Now, however, a troubling trend has emerged. Financial institutions have found ways to integrate cryptocurrencies into their traditional frameworks through spot ETFs, futures, and options contracts. These derivatives allow institutions to speculate on the value of cryptocurrencies like Bitcoin and Ethereum without actually owning them. This is contrary to the foundational principles of Bitcoin, which was intended to offer an alternative to conventional financial systems by decentralizing control.
Many in the crypto community seem to have forgotten the original intent of Bitcoin. The current push for Wall Street and government involvement in the crypto space is alarming. This is somewhat tricky because I do believe we want institutions and banks to adopt block chain and it’s many use cases. However, what I see happening is Wall Street not only recognizing the importance of the technology, but imposing itself into the very core principles of the revolution itself. Decentralized finance is something that is already being threatened by the many exchanges that most of us are required to use. Yes there are some ways around this, but for most, the ease of use and security almost require the use of a Coinbase or a Binance to transact efficiently, and safely.
Bitcoin's wild rise to $70,000 occurred without the backing of these traditional institutions. It is ironic and concerning that the very entities Bitcoin was created to counteract are now being invited into it’s underground system.
The desire for mainstream validation and institutional investment might stem from a sense of legitimacy or financial gain, but it risks undermining the core principles of cryptocurrency.
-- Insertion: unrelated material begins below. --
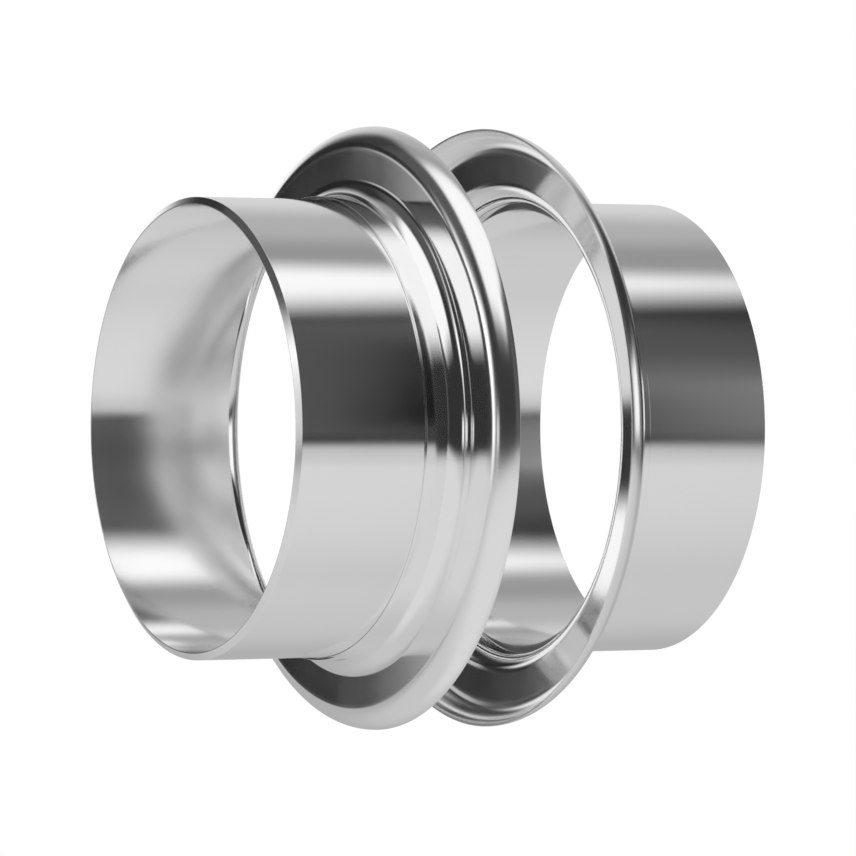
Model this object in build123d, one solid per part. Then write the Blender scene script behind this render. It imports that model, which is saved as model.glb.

The Federal Reserve and U.S. government have no incentive to support a system that would diminish their control over the global economy. An open-source, immutable currency like Bitcoin would challenge their authority and require transparency—something governments are unlikely to welcome. Personally, I was attracted to Bitcoin by this very unique characteristic.
I think the crypto community must reflect on its values and the reasons cryptocurrencies were created. The involvement of Wall Street, politicians, and major financial institutions might seem advantageous on the surface, but it could ultimately compromise the decentralized and independent nature that makes crypto unique. We need to stay vigilant and remember that the true potential of crypto lies in its ability to offer an alternative to traditional financial systems, not in becoming part of them.